_Aim_
Write the data out again in full, with no departure from the original.

_Dataset excerpt_

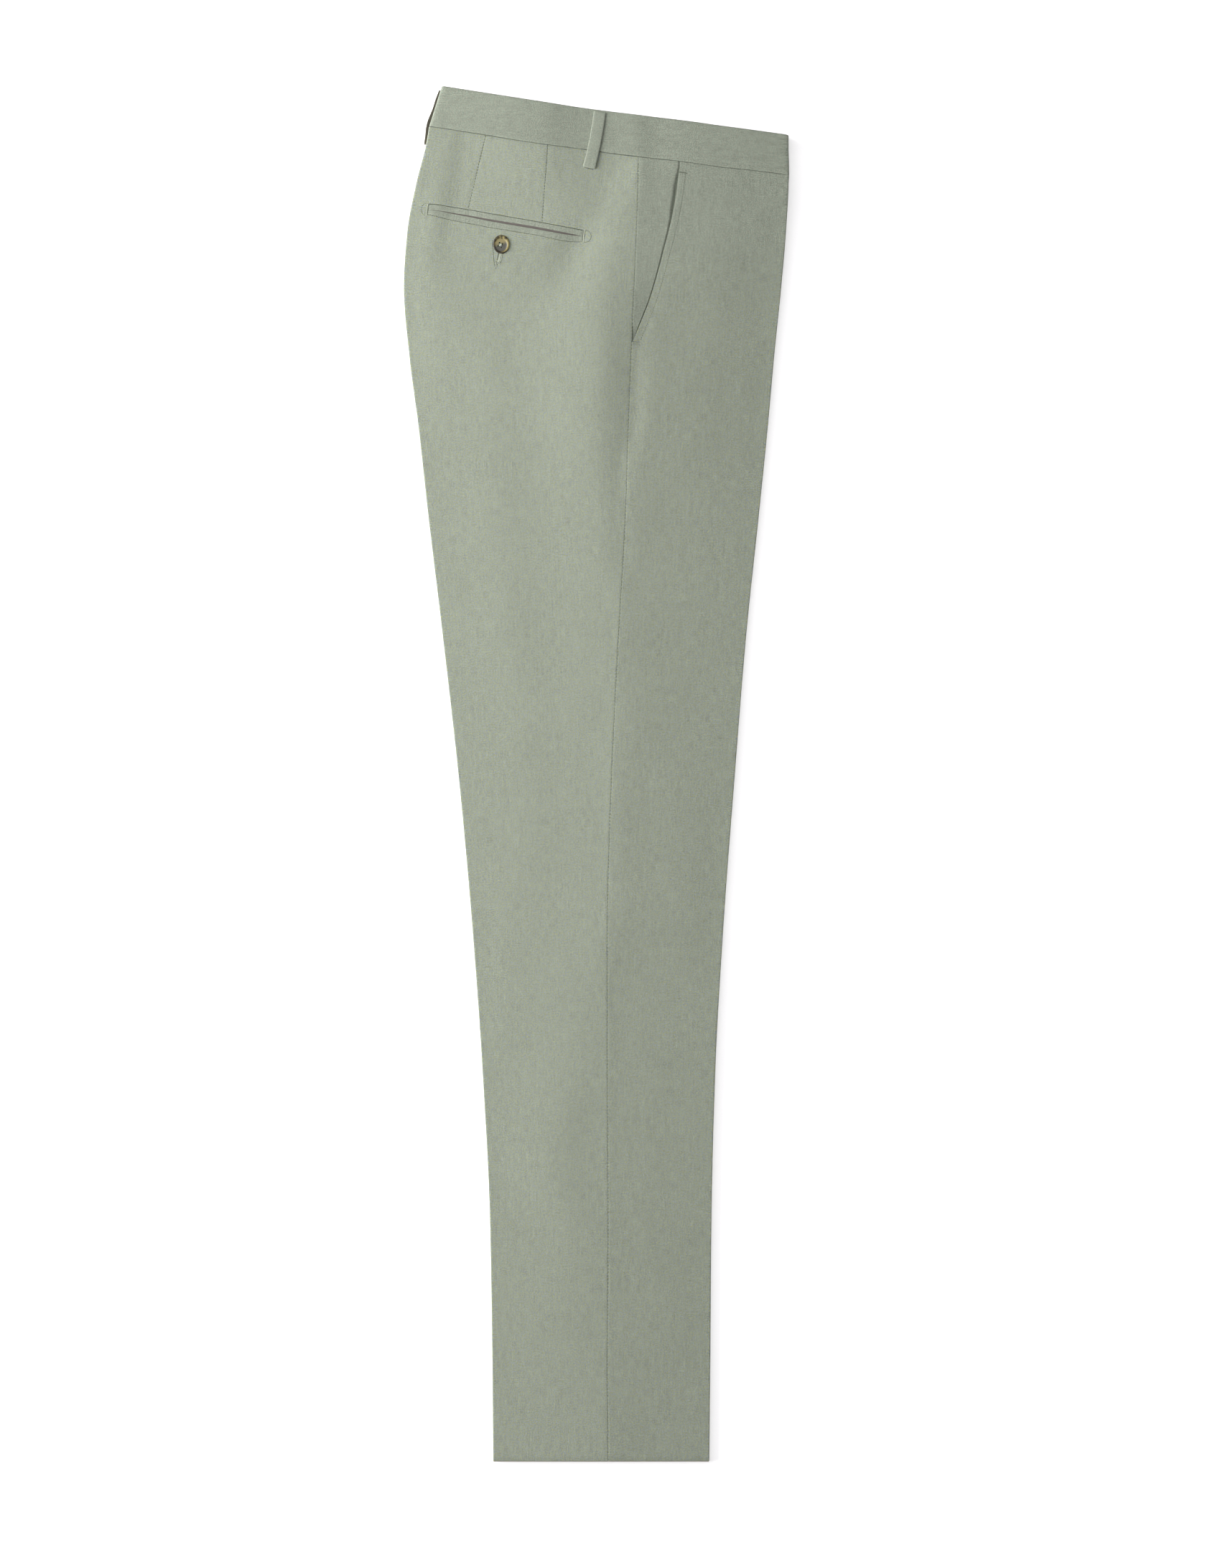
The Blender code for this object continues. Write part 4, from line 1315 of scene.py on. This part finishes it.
def pocket_welt(name, side):
    """side is 1 for the upper welt and -1 for the lower one."""
    stops = np.array(WELT_STOPS + tuple(1 + stop for stop in LIP_STOPS))
    slope = np.array([math.cos(POCKET_SLOPE), math.sin(POCKET_SLOPE)])

    def place(column, row, face):
        part, stop = column / WELT_COLUMNS, stops[row]
        across = mix(POCKET_LEFT[0], POCKET_RIGHT[0], part)
        seam = SLIT.at("above" if side > 0 else "below", across) * slope[0] - WELT_SHORT
        lip = SLIT.at("open", across)
        over = stop.clip(max=1)
        distance = mix(mix(seam, lip, over), SLIT_FOOT, (stop - 1).clip(0))
        spot_across = across - slope[1] * distance * side
        spot_height = slit_height(across) + slope[0] * distance * side
        ends = 1 - smooth(np.minimum(part, 1 - part) * 60)
        pucker = PUCKER * np.sin(0.9 * across + side) * np.sin(0.23 * across) * np.sin(np.pi * over)
        fall = WELT_PROFILE.at("fall", stop) * np.where(stop > 0.5, smooth(lip / 0.5), 1)
        fall = fall + pucker + END_FALL * ends
        top = cloth_top(spot_across, spot_height) - fall
        thick = np.where(face > 0, 0.0, WELT_WALL - 0.6 * fall)
        return spot_across, spot_height, top - thick, across, distance * side

    piece = make_cloth(name + "_cloth", WELT_COLUMNS, len(stops) - 1, place)
    piece.data.materials.append(FINISHES["trim"])
    piece.data.materials.append(LIP_PAINTED_SHADE)
    for face in piece.data.polygons:
        spot = (face.center - ORIGIN) / MM
        face.material_index = int(abs(spot.y - slit_height(spot.x)) < SLIT.at("open", spot.x))
    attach(piece, "root")
    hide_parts(name)
    return piece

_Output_
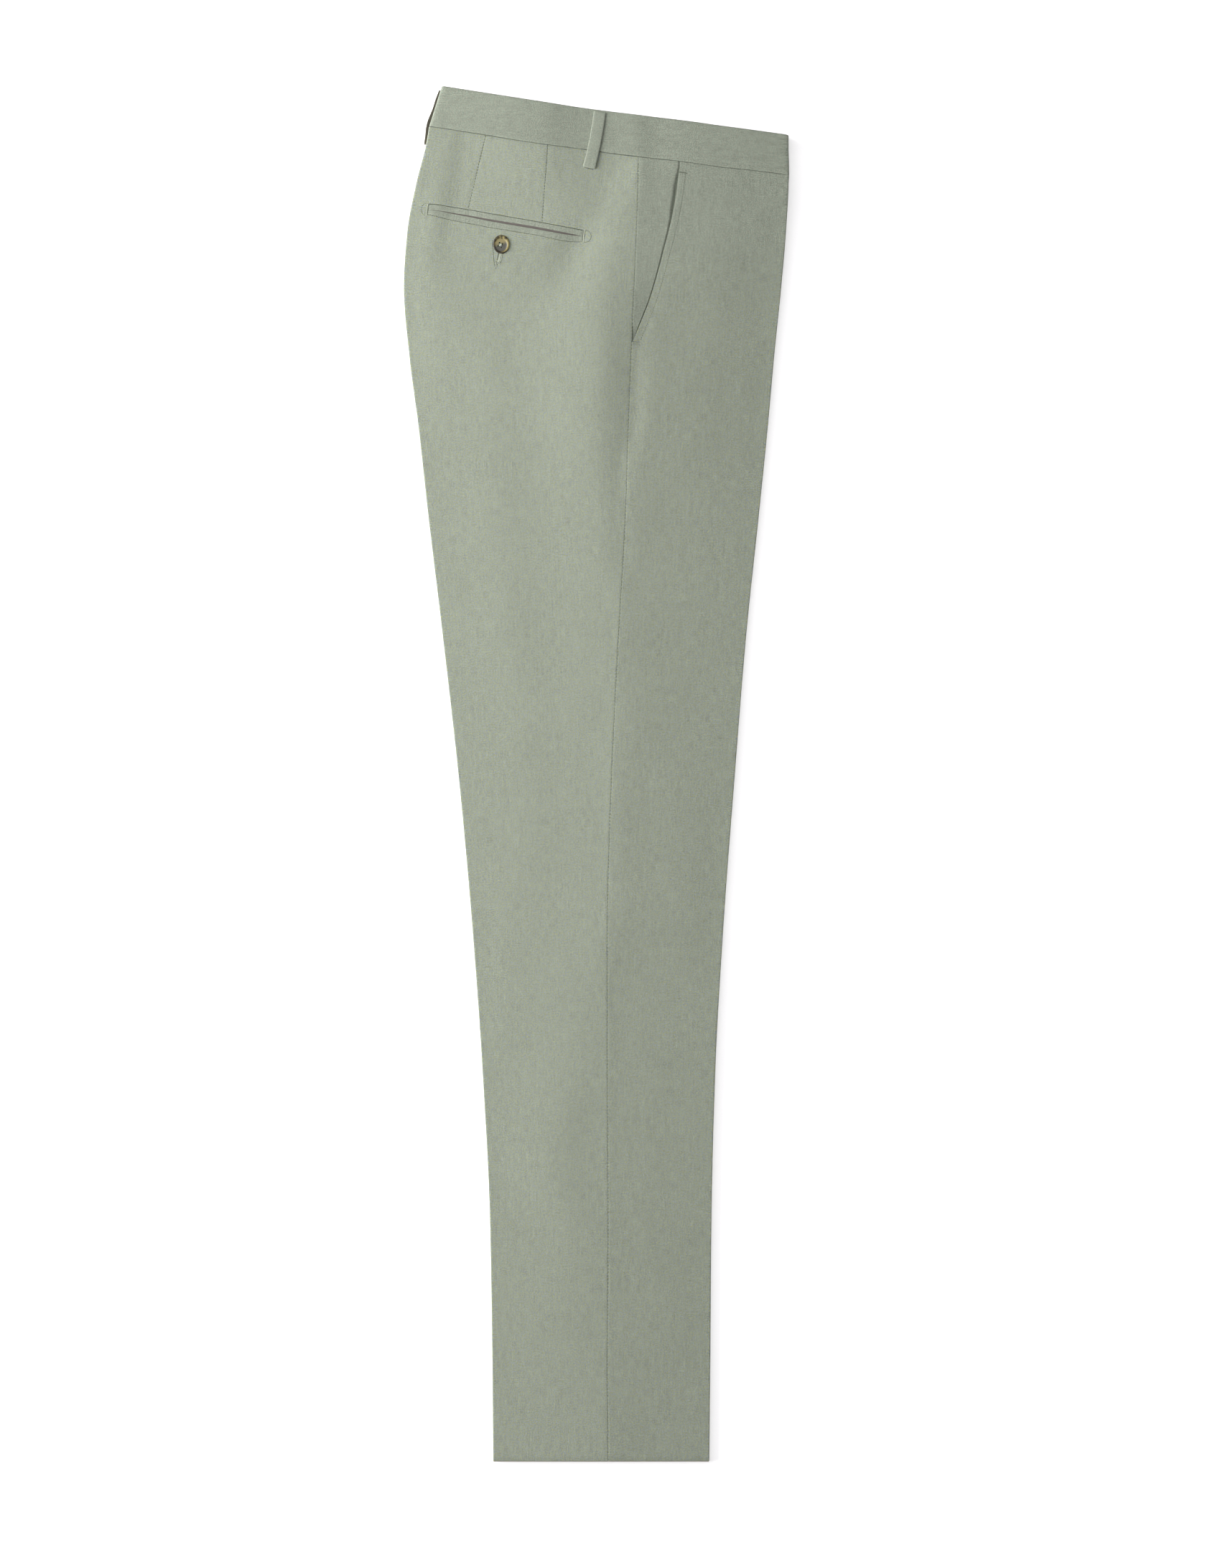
The Blender code for this object continues. Write part 4, from line 1315 of scene.py on. This part finishes it.
def pocket_welt(name, side):
    """side is 1 for the upper welt and -1 for the lower one."""
    stops = np.array(WELT_STOPS + tuple(1 + stop for stop in LIP_STOPS))
    slope = np.array([math.cos(POCKET_SLOPE), math.sin(POCKET_SLOPE)])

    def place(column, row, face):
        part, stop = column / WELT_COLUMNS, stops[row]
        across = mix(POCKET_LEFT[0], POCKET_RIGHT[0], part)
        seam = SLIT.at("above" if side > 0 else "below", across) * slope[0] - WELT_SHORT
        lip = SLIT.at("open", across)
        over = stop.clip(max=1)
        distance = mix(mix(seam, lip, over), SLIT_FOOT, (stop - 1).clip(0))
        spot_across = across - slope[1] * distance * side
        spot_height = slit_height(across) + slope[0] * distance * side
        ends = 1 - smooth(np.minimum(part, 1 - part) * 60)
        pucker = PUCKER * np.sin(0.9 * across + side) * np.sin(0.23 * across) * np.sin(np.pi * over)
        fall = WELT_PROFILE.at("fall", stop) * np.where(stop > 0.5, smooth(lip / 0.5), 1)
        fall = fall + pucker + END_FALL * ends
        top = cloth_top(spot_across, spot_height) - fall
        thick = np.where(face > 0, 0.0, WELT_WALL - 0.6 * fall)
        return spot_across, spot_height, top - thick, across, distance * side

    piece = make_cloth(name + "_cloth", WELT_COLUMNS, len(stops) - 1, place)
    piece.data.materials.append(FINISHES["trim"])
    piece.data.materials.append(LIP_PAINTED_SHADE)
    for face in piece.data.polygons:
        spot = (face.center - ORIGIN) / MM
        face.material_index = int(abs(spot.y - slit_height(spot.x)) < SLIT.at("open", spot.x))
    attach(piece, "root")
    hide_parts(name)
    return piece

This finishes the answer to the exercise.